While awaiting a final ruling on the case, which may not be made until after the 28 June election, UC has lodged an application for interim relief against the municipality of Noumea, the bus company Taneo and the French High Commissioner, “in order to secure the provision of a shuttle service on Sunday 28 June 2026.”
With less than two weeks to election day, UC and other parties are also organising on the ground, calling on voters in working-class neighbourhoods to self-organise transport to assist the vulnerable to exercise their right to vote.
In a statement, UC Secretary General Dominique Fochi said: “The public transport service provided by Taneo does not operate on Sundays. Some voters will have to travel up to 4 kilometres to reach their polling site.

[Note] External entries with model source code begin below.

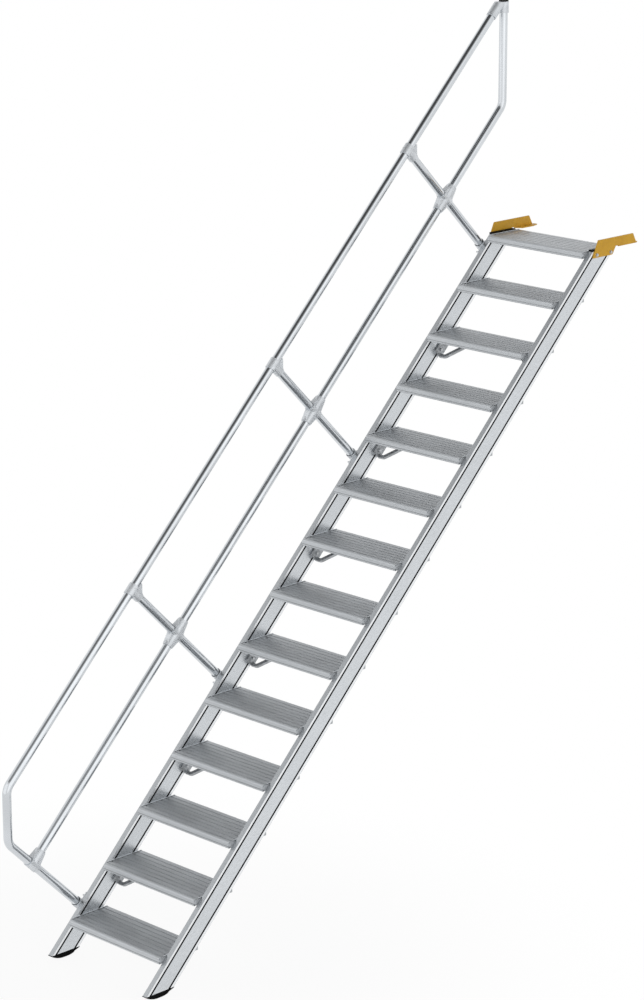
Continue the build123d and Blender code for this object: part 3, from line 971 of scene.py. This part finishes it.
@dataclass(frozen=True)
class Studio:
    """Pale floor, soft light and the photograph's camera."""

    floor_z: float = 40.0
    floor_half: float = 60.0
    floor_grey: float = 0.86
    shadow_centre: Span = (298.0, 300.0)
    shadow_reach: Span = (0.6, 2.4)
    shadow_white: float = 0.92
    lit_middle: Place = (298.0, 1500.0, 1500.0)
    lamps: tuple[Lamp, ...] = (
        Lamp("key_right", (8.0, -2.0, 2.0), 10.0, 120.0),
        Lamp("front_left", (-2.0, -8.0, 1.5), 10.0, 90.0),
    )
    camera: Place = (10171.181, -8381.161, 5808.832)
    yaw: float = 0.785465
    down: float = 0.270353
    roll: float = -0.001046
    focal: float = 3.226911
    sensor: float = 36.0
    clip_end: float = 500.0
    wall: float = 1.0
    ceiling: float = 0.05
    ceiling_edge: Span = (0.60, 0.90)

    def floor(self) -> None:
        """Lays the floor, white to the camera except where the stair shades it."""
        shader = paint("studio_floor")
        centre = AXES.level(*self.shadow_centre, self.floor_z)
        distance = shader.add(
            "ShaderNodeVectorMath",
            {"operation": "DISTANCE"},
            {0: shader.place, 1: tuple(centre)},
            "Value",
        )
        lit = shader.add("ShaderNodeBsdfDiffuse", {}, {"Color": grey(self.floor_grey, 0.0)})
        seen = shader.is_ray("Is Camera Ray") + shader.is_ray("Is Glossy Ray")
        amount = seen.at_most(1.0) * distance.ramp(*self.shadow_reach, self.shadow_white, 1.0)
        shader.add_output(shader.mixed(amount, lit, shader.glow(1.0)))
        mesh = bmesh.new()
        bmesh.ops.create_grid(
            mesh,
            x_segments=1,
            y_segments=1,
            size=self.floor_half,
            matrix=Matrix.Translation((0.0, 0.0, AXES.level(0.0, 0.0, self.floor_z).z)),
        )
        data = bpy.data.meshes.new("studio_floor")
        mesh.to_mesh(data)
        mesh.free()
        data.materials.append(shader.owner)
        floor = bpy.data.objects.new("studio_floor", data)
        bpy.context.scene.collection.objects.link(floor)

    def world(self) -> None:
        """Lights the stair from all round, less from overhead, with white behind it."""
        bpy.context.scene.world = bpy.data.worlds.new("studio")
        shader = Shader(bpy.context.scene.world, "Generated")
        overhead = shader.along((0.0, 0.0, 1.0)).ramp(*self.ceiling_edge)
        dome = shader.mixed(overhead, shader.glow(self.wall), shader.glow(self.ceiling))
        shader.add_output(shader.mixed(shader.is_ray("Is Camera Ray"), dome, shader.glow(1.0)))

    def set_camera(self) -> None:
        """Puts the camera where the photograph was taken from."""
        data = bpy.data.cameras.new("camera")
        data.sensor_width = self.sensor
        data.lens = self.focal * self.sensor
        data.clip_end = self.clip_end
        camera = bpy.data.objects.new("camera", data)
        turn = (
            Matrix.Rotation(self.yaw, 4, "Z")
            @ Matrix.Rotation(math.pi / 2 - self.down, 4, "X")
            @ Matrix.Rotation(self.roll, 4, "Z")
        )
        camera.matrix_world = Matrix.Translation(AXES.level(*self.camera)) @ turn
        bpy.context.scene.collection.objects.link(camera)
        bpy.context.scene.camera = camera

    def build(self) -> None:
        """Sets up floor, light, camera and plain colour handling."""
        bpy.context.scene.view_settings.view_transform = "Standard"
        self.floor()
        self.world()
        for lamp in self.lamps:
            lamp.add(AXES.level(*self.lit_middle))
        self.set_camera()


def main() -> None:
    """Dresses the stair piece by piece and sets up the studio."""
    logging.basicConfig(level=logging.INFO, format="%(name)s: %(message)s")
    zinc = ZincFinish().material()
    for part in (Flight(zinc), LandingBrackets(zinc), Handrail(zinc)):
        part.dress()
        part.build()
        LOG.info("finished %s", type(part).__name__)
    Studio().build()


if __name__ == "__main__":
    main()
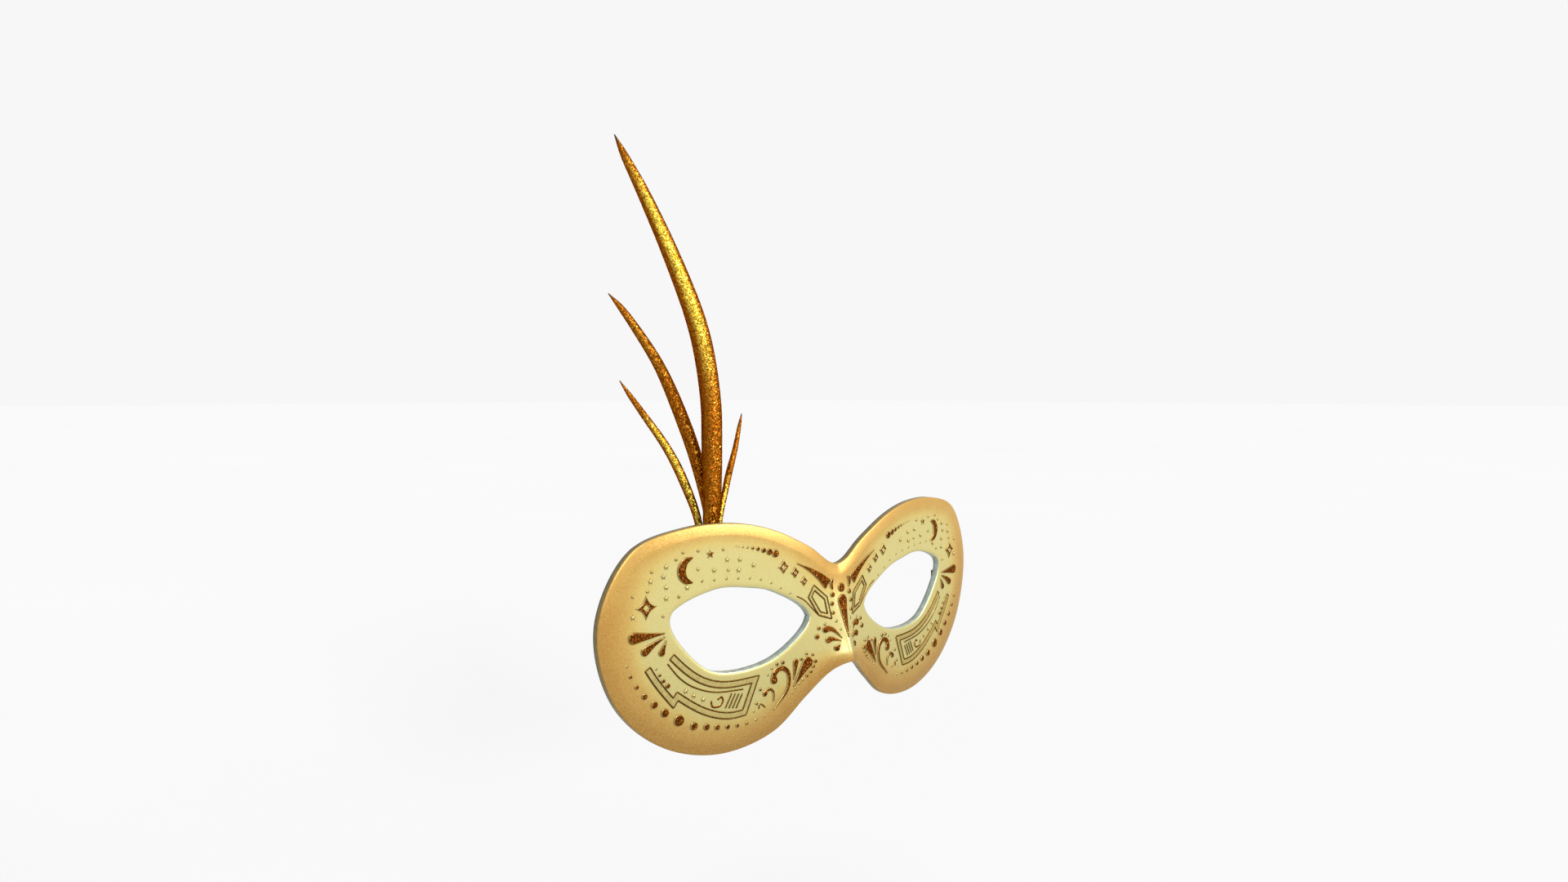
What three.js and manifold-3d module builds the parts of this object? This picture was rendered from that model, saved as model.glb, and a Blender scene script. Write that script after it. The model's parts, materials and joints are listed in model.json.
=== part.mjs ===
// Venetian masquerade mask: a moulded eye mask with raised ornaments, a felt lining and a foam
// nose pad, four horn-shaped plumes held in a block behind the wearer's right brow, and a
// ribbon ring that pivots in a strap tab behind each temple.
//
// Millimetres, +Z up. The mask faces -Y and the wearer's face is behind it, towards +Y.
// The wearer's right is -X. The origin is the middle of the nose pad's flat back face.

import * as THREE from 'three';
import { mergeVertices } from 'three/addons/utils/BufferGeometryUtils.js';
import ManifoldModule from 'manifold-3d';

const wasm = await ManifoldModule();
wasm.setup();

// ---------------------------------------------------------------- driving dimensions

// Half outline in the X-Z plane, from the notch over the nose to the notch under it.
const OUTLINE = [
  [0, 16.5], [14.5, 24.5], [30, 31.5], [45, 35], [64.5, 35], [83.5, 29], [94.5, 7.5],
  [89.5, -17], [73.5, -34], [51.5, -41.5], [29.5, -38.5], [16, -28.5], [6, -20.5], [0, -18],
];
const EYE_HOLE = [
  [14.5, -0.5], [29.5, 10], [41, 13], [54, 14], [70.5, 7], [58, -11], [47, -14.5], [28, -12],
];
const EYE_CENTRE = [44, 0];

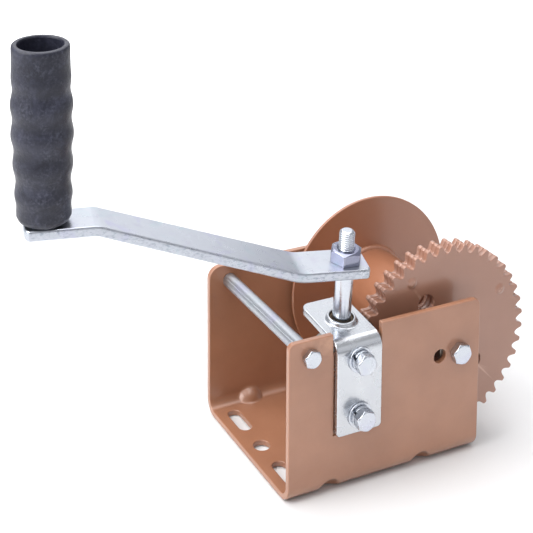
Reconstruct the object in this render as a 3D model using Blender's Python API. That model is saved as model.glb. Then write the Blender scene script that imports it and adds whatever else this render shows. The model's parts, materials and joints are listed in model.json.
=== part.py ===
"""Hand-cranked worm-gear winch, Blender 4.5, metres, +Z up.

Origin: centre of the underside of the base.  The drum axle runs along Y, the
worm shaft stands up on the -X side of the gear and leans by the worm's lead
angle, and the crank arm reaches out towards -X.  "Near" is the -Y side, "far"
the +Y side.  Sizes are in mm and become metres when a mesh is made.
"""
import bpy
import bmesh
import math
from mathutils import Vector, Matrix

for old_object in list(bpy.data.objects):
    bpy.data.objects.remove(old_object, do_unlink=True)

MM = 0.001
PI = math.pi
SHARP_ANGLE = math.radians(32)

# ---------------------------------------------------------------- shared dimensions (mm)
GAP = 0.3           # clearance between neighbouring pieces
SEAT = 0.2          # gap under bolt heads, washers and nuts
RUN = 0.2           # radial running clearance of the bushes
NUT_GAP = 0.2       # radial gap between a nut and its bolt
PAST = 3.0          # how far cutters reach past the sheet they cut

# channel frame
FRAME_L, FRAME_W, FRAME_H = 148.0, 120.0, 110.0
FRAME_T = 4.0
Y_NEAR, Y_FAR = -FRAME_W / 2, FRAME_W / 2
Y_NEAR_IN, Y_FAR_IN = Y_NEAR + FRAME_T, Y_FAR - FRAME_T

# drum axis and gear
DRUM_X, DRUM_Z = 57.0, 75.4
GEAR_TEETH = 41
GEAR_TIP_R = 67.5
GEAR_ROOT_R = 62.1
GEAR_PITCH = 2 * PI * GEAR_TIP_R / (GEAR_TEETH + 2)
GEAR_PITCH_R = GEAR_PITCH * GEAR_TEETH / (2 * PI)
GEAR_STEP = 2 * PI / GEAR_TEETH
GEAR_TOOTH_T = 4.5             # tooth thickness on the pitch circle
GEAR_PHASE = math.radians(145.65)
GEAR_Y0 = -43.0
PLATE_T = 3.8
PLATE_NAMES = ("gear_plate_outer", "gear_plate_middle", "gear_plate_inner")
GEAR_Y1 = GEAR_Y0 + 3 * PLATE_T + 2 * GAP
BORE_R = 10.3
FLANGE_R, FLANGE_T, FLANGE_Y = 66.2, 2.5, 49.8
BUSH_PROUD_NEAR, BUSH_PROUD_FAR = 1.0, 0.6     # drum bushes beyond the gear and the flange

# axle bolt, bracket bolts and tie bolt
BOLT_D = 7.94                  # axle and bracket bolts
BOLT_HOLE_R = BOLT_D / 2 + GAP
WASHER_R, WASHER_T = 8.75, 1.6
SLEEVE_R = 7.0
TIE_X, TIE_Z, TIE_D = -58.2, 98.5, 6.35
TIE_HOLE_R = TIE_D / 2 + GAP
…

This will particularly affect the elderly, pregnant women and families without a car.”
“The transport issue remains unresolved for the municipality of Noumea,” Fochi said, “but it is also encountered in inland municipalities and in the islands at every election. In the current context of economic and social crisis, it is the most disadvantaged sections of the population who continue to be at a disadvantage when it comes to exercising their right to vote on an equal footing.”